The truth of the matter is the answer isn’t straight forward nor is it simple. When we make estimations in finance, there’s always the possibility the underlying population’s statistical characteristics are different than our parameter estimates.
However, assuming for the moment our parameter estimates are accurate, we are able to speak to statistical probabilities as a function of time.
Kenneth French of Dartmouth calculated the monthly expected value premium from July 1963 to December 2016 (642 months) to be 0.29% per month with a standard deviation of 2.19% (also monthly). When one assumes those historical parameters accurately describe the population, the following conclusions may be stated:
1. There’s a ~33% probability of value underperforming in any given year.
2. There’s a ~20% probability of value underperforming over any given 5-year period.
3. There’s a ~10% probability of value underperforming over any given decade.
4. There’s less than a 1% probability of value underperforming over any given 30-year period.
History could be an unreliable guide in informing estimations of return premia—but it’s a big leap to abandon the prediction of a compelling, intuitive model.
Even if an expected premium is actually large and positive, the likelihood of a negative realized premium over 3, 5 or even 10 years is not immaterial. As far as we can unemotionally see, value investing is still a compelling strategy with strong empirical evidence in its support; and rough patches are to be expected.
We thank you for your continued trust in Heritage as a diligent and prudent steward of your wealth; it is genuinely an honor to be entrusted with such a great responsibility.

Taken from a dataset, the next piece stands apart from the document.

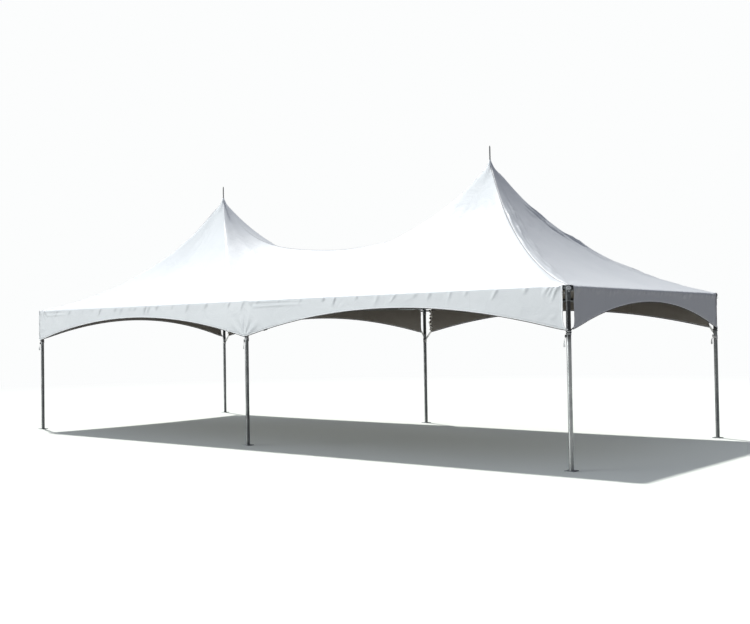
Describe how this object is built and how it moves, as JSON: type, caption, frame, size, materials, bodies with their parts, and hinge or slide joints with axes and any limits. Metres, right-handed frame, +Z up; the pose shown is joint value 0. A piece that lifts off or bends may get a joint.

It’s in these times, when our strategy is not producing immediate benefits, that your willingness to hear our perspective and your patience with our process and philosophy are particularly gratifying. You allow us to run an investment strategy set up to win over the long term; sometimes your returns will lag your neighbor’s U.S.-biased portfolio, but we firmly believe you’re positioned more intelligently for a successful lifelong journey of investing.